Larison’s assessment is based somewhat on the idea that governors do not, by necessity, have much in the way of foreign policy experience, and therefore, “What we know about Christie’s current staff and the people who were most eagerly pushing him to run ought to tell us that Christie was not going to be the candidate Healy imagines.” In the “pushing him to run” category, the chief proponent has been uber-neocon Bill Kristol, so it may be true that underneath Christie’s less-than-hawkish rhetoric there lies the desire for a globe-spanning crusade on behalf of democratization. Or, perhaps Christie was seen as just the unformed lump—no pun intended—of clay Bill Kristol could mold to his neoconservative heart’s desire, therefore explaining the Weekly Standard editor’s relentless pushing for him to get into the race.
But could there be a more subtle explanation for Christie’s sentiments at the Reagan library? Could it be that Governor Christie was expressing a sentiment more in line with Jeffersonian and Jacksonian traditions of American foreign policy thought? For that to be true, it need not be the flat out repudiation of Wilsonian principles that Healy saw, but it also means that Larison’s pessimistic view of Christie’s foreign policy outlook may be misplaced as well.
The Jeffersonian, Jacksonian, and Wilsonian—along with Hamiltonian—schools of thought were articulated by Walter Russell Mead in his book Special Providence: American Foreign Policy and How it Changed the World. The book is often pretentious and overly-triumphalist, but the taxonomy Mead developed to explain a myriad view of American foreign policy is quite useful:
Hamiltonians regard a strong alliance between the national government and big business as the key to both domestic stability and to effective action abroad, and they have long focused on the nation’s need to be integrated into the global economy on favorable terms. Wilsonians believe that the United States has both a moral obligation and an important national interest in spreading American democratic and social values throughout the world, creating a peaceful international community that accepts the rule of law. Jeffersonians hold that American foreign policy should be less concerned about spreading democracy abroad than about safeguarding it at home; they have historically been skeptical about Hamiltonian and Wilsonian policies that involve the United States with unsavory allies abroad or that increase the risks of war. Finally, a large populist school I call Jacksonian believes that the most important goal of the U.S. government in both foreign and domestic policy should be the physical security and the economic well-being of the American people. “Don’t Tread on Me!” warned the rattlesnake on the Revolutionary battle flag; Jacksonians believe that the United States should not seek out foreign quarrels, but when other nations start wars with the United States, Jacksonian opinion agrees with Gen. Douglas MacArthur that “There is no substitute for victory.”

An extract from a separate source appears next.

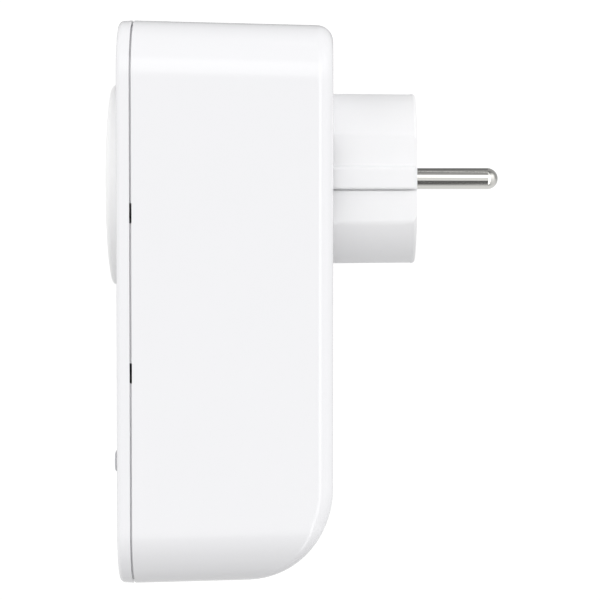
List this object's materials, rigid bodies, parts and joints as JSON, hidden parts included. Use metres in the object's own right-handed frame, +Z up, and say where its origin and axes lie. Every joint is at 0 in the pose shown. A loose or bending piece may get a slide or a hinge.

Modern Republicans have always hued toward a Jacksonian rhetorical line. While President Bush’s second inaugural address might have been dripping with Wilsonian excesses about ending tyranny all over the globe, his assertions about the U.S. military “kicking ass” in post-Surge Iraq or wanting Osama bin Laden “Dead or Alive” were much more in line with the Jacksonian tradition’s bloody-minded vengefulness than the Wilsonian tradition’s high-minded idealism. Throughout his presidency Bush pursued policies that put him firmly in the Wilsonian camp but appealed to his Republican base through the use of Jacksonian rhetoric and imagery that seemed to mesh perfectly with his Texas drawl and “cowboy” swagger.
Before 9/11 though, Bush struck a more Jeffersonian tone with his call for a humble foreign policy and skepticism about nation-building. Governor Christie’s soft jab at neoconservatism seems in line with a reinvigoration of those same Jeffersonian principles into Republican foreign policy thinking. These principles will always be linked to Jacksonian-style articulation in GOP rhetoric as it helps Republicans juxtapose themselves against their “appeasement”-minded Democratic opponents. The marriage of these two strains of thought is not always the easiest to demonstrate in today’s soundbyte culture—just witness as the current crop of Republican candidates try to present themselves as equally tougher on terrorism than the lilly-livered Democrats, while also expressing a desire to “bring the troops” home from far off lands of little interest to most Americans. But such an effort would certainly be much closer to a traditional conservative line of thinking on foreign policy than anything witnessed over the course of the past decade. What has been missing is the limiting principle offered by the Jeffersonian school of thought—replaced by the expansive ambition and unbounded, and often misplaced, idealism of the Wilsonian school.
These competing tendencies of American foreign policy thought—Jeffersonian non-interventionism, Jacksonian nationalism, Wilsonian idealism, and even Hamilitonian mercantilism—will all find a home in any particular politician or candidate as political leaders continually attempt to be all things to all people. Christie’s speech at the Reagan Library, with its paeans to the necessity of American leadership even in the face of further fiscal austerity, was no different. The balance between these strains achieved by any particular administration determines the direction policy will take. The Bush administration, stocked as it was with neoconservative advisors and policymakers, schewed toward the Wilsonian even as it espoused the Jacksonian. Christie’s reassertion of Jeffersonian principles of limitation along side its nationalistic and idealistic brethren is a positive, if still incomplete, step toward bringing sanity back to American foreign policy.
Even with Christie bowing out of the Republican race before stepping in, such a sentiment has been grudgingly articulated to some degree by Mitt Romney and Jon Huntsman and is embodied in the insurgent campaign of Ron Paul. It remains to be seen how any would govern once in office, but the need to insert Jeffersonian principles into campaign—and non-campaign—rhetoric is a sign that some semblance of balance might be restored.